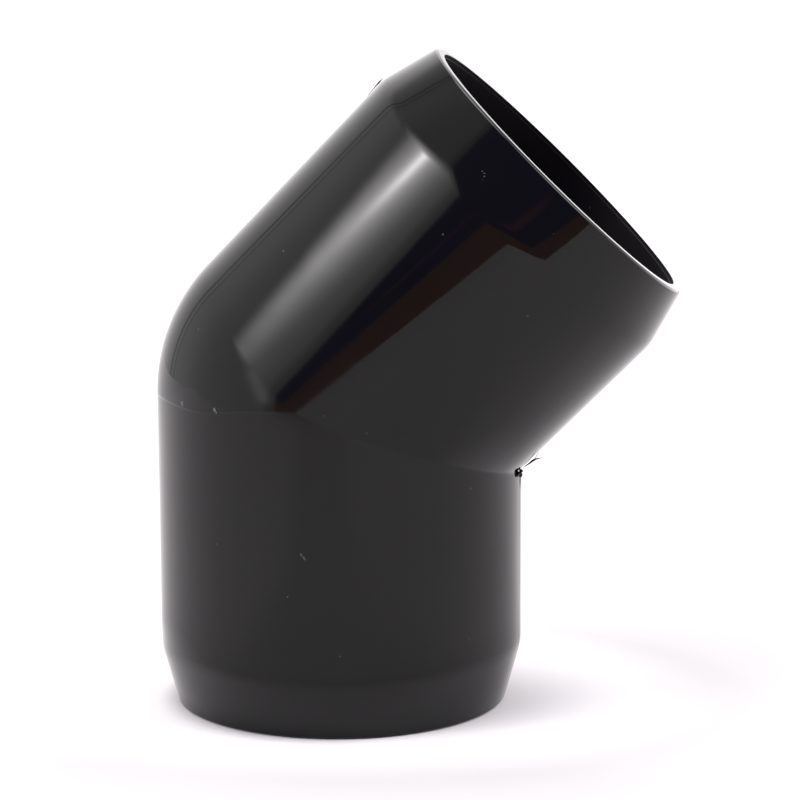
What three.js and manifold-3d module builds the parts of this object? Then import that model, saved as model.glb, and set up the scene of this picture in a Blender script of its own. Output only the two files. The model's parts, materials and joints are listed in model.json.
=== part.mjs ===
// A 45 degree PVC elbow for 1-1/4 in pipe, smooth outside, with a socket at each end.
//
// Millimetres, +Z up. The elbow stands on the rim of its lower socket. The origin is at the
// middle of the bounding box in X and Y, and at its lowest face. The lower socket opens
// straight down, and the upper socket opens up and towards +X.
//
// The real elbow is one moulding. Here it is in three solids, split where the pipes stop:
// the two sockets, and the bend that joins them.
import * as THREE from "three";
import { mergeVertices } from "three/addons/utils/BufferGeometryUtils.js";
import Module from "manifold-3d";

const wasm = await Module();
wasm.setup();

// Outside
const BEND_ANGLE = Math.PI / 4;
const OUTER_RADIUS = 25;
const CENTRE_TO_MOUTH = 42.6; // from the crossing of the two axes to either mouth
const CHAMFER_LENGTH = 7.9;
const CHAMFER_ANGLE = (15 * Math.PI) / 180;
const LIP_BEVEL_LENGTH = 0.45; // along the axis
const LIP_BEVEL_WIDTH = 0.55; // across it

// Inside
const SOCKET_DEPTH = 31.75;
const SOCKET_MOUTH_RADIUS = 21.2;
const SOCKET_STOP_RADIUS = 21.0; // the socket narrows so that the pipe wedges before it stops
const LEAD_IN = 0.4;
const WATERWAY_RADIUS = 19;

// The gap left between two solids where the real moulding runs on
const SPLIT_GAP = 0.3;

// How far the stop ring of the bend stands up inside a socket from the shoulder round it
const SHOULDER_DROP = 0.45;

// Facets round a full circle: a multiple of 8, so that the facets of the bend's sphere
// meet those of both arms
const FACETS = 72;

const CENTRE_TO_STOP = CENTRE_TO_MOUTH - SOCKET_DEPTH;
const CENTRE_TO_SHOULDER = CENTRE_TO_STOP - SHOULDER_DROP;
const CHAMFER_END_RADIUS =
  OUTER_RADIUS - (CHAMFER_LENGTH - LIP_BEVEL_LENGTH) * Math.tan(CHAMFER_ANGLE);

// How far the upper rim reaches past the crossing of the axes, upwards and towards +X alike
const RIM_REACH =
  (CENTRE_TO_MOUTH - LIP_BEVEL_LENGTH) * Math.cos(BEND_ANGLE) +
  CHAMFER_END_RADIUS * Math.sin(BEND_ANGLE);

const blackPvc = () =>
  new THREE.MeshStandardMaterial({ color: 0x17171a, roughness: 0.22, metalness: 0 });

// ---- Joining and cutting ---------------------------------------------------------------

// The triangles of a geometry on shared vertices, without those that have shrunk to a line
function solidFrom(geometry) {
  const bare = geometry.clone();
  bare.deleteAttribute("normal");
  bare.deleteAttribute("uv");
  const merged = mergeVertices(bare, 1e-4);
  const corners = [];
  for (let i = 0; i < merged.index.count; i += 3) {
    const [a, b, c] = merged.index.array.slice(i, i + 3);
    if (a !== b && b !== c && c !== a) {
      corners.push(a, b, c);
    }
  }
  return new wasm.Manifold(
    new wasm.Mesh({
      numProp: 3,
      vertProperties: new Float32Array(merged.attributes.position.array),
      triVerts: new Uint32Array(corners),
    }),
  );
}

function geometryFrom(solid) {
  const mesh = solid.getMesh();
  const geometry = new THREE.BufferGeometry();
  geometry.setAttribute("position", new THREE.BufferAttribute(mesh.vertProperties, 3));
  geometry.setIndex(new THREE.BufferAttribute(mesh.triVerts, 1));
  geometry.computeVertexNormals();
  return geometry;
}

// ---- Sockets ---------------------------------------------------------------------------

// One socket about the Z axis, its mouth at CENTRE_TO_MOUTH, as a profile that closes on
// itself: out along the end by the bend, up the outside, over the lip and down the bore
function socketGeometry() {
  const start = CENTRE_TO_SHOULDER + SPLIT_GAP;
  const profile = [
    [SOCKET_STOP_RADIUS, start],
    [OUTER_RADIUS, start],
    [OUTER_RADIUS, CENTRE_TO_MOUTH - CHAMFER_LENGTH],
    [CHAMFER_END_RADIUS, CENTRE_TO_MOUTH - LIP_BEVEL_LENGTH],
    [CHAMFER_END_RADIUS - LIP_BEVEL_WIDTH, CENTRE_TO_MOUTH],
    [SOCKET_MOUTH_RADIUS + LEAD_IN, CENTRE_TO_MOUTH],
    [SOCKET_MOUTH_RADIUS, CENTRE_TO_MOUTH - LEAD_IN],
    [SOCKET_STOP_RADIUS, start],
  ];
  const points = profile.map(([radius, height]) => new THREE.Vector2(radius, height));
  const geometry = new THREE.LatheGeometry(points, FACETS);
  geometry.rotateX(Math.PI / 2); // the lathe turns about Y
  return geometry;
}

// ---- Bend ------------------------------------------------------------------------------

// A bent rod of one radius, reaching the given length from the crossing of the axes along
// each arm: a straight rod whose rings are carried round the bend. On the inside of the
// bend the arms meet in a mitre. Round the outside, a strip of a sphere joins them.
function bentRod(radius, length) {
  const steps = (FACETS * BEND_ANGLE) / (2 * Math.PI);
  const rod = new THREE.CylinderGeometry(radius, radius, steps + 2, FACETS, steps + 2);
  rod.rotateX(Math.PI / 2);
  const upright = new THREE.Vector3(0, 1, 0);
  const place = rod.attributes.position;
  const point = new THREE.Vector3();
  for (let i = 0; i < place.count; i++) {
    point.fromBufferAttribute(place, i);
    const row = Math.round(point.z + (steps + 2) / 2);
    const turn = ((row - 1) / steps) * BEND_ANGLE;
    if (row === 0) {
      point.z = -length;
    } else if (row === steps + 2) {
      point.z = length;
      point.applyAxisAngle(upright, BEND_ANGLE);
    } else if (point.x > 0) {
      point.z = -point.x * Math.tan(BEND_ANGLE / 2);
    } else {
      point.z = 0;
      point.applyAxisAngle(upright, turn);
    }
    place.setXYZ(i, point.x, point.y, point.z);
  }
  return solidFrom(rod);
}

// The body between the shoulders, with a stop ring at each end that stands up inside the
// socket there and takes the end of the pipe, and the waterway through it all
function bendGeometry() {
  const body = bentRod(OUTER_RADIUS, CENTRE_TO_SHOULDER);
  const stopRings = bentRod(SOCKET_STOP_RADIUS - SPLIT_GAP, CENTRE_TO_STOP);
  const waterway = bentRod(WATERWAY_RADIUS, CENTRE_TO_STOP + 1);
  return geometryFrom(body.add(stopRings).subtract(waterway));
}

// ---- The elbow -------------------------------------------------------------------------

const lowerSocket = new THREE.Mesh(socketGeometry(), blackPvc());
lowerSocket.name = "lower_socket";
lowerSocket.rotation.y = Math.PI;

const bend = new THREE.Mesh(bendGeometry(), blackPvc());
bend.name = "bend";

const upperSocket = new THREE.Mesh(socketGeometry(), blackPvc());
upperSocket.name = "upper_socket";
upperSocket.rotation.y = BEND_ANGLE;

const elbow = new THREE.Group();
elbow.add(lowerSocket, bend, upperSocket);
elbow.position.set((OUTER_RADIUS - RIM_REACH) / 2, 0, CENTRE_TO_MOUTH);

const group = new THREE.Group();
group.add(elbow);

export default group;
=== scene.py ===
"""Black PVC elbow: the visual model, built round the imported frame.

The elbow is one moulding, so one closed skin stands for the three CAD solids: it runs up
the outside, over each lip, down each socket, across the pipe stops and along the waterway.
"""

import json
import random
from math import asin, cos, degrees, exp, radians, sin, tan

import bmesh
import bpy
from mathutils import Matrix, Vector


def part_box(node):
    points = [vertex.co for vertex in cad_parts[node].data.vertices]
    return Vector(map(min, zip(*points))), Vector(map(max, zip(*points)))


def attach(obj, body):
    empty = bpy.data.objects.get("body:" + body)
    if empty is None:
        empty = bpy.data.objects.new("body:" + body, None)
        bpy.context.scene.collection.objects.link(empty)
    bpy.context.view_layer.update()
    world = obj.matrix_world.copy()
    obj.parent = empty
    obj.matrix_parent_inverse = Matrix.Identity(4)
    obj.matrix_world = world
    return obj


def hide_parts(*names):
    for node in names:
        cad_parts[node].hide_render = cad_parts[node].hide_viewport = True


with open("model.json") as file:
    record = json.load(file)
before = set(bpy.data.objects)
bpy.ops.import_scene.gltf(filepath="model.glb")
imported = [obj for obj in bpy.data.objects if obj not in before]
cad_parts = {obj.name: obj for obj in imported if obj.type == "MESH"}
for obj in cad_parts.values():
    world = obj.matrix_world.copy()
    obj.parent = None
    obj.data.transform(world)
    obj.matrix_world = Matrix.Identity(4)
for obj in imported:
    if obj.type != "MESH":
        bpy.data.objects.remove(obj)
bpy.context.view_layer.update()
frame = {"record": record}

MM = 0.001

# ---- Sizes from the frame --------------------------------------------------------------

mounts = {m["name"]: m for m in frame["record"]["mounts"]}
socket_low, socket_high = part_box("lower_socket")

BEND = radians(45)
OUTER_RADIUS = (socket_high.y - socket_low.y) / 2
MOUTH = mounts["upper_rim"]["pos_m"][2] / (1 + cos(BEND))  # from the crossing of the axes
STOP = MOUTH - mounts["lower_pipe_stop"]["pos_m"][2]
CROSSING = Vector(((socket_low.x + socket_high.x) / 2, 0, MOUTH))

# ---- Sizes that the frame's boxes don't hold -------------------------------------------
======
**WHAT TO PRODUCE:** Go back over the listing above and copy exactly the lines that begin at the line with "const elbow = new THREE.Group();" and stop after the line with "cad_parts[node].hide_render = cad_parts[node].hide_viewport"; leave out every other line.

**EXERCISE RESPONSE:**
const elbow = new THREE.Group();
elbow.add(lowerSocket, bend, upperSocket);
elbow.position.set((OUTER_RADIUS - RIM_REACH) / 2, 0, CENTRE_TO_MOUTH);

const group = new THREE.Group();
group.add(elbow);

export default group;
=== scene.py ===
"""Black PVC elbow: the visual model, built round the imported frame.

The elbow is one moulding, so one closed skin stands for the three CAD solids: it runs up
the outside, over each lip, down each socket, across the pipe stops and along the waterway.
"""

import json
import random
from math import asin, cos, degrees, exp, radians, sin, tan

import bmesh
import bpy
from mathutils import Matrix, Vector


def part_box(node):
    points = [vertex.co for vertex in cad_parts[node].data.vertices]
    return Vector(map(min, zip(*points))), Vector(map(max, zip(*points)))


def attach(obj, body):
    empty = bpy.data.objects.get("body:" + body)
    if empty is None:
        empty = bpy.data.objects.new("body:" + body, None)
        bpy.context.scene.collection.objects.link(empty)
    bpy.context.view_layer.update()
    world = obj.matrix_world.copy()
    obj.parent = empty
    obj.matrix_parent_inverse = Matrix.Identity(4)
    obj.matrix_world = world
    return obj


def hide_parts(*names):
    for node in names:
        cad_parts[node].hide_render = cad_parts[node].hide_viewport = True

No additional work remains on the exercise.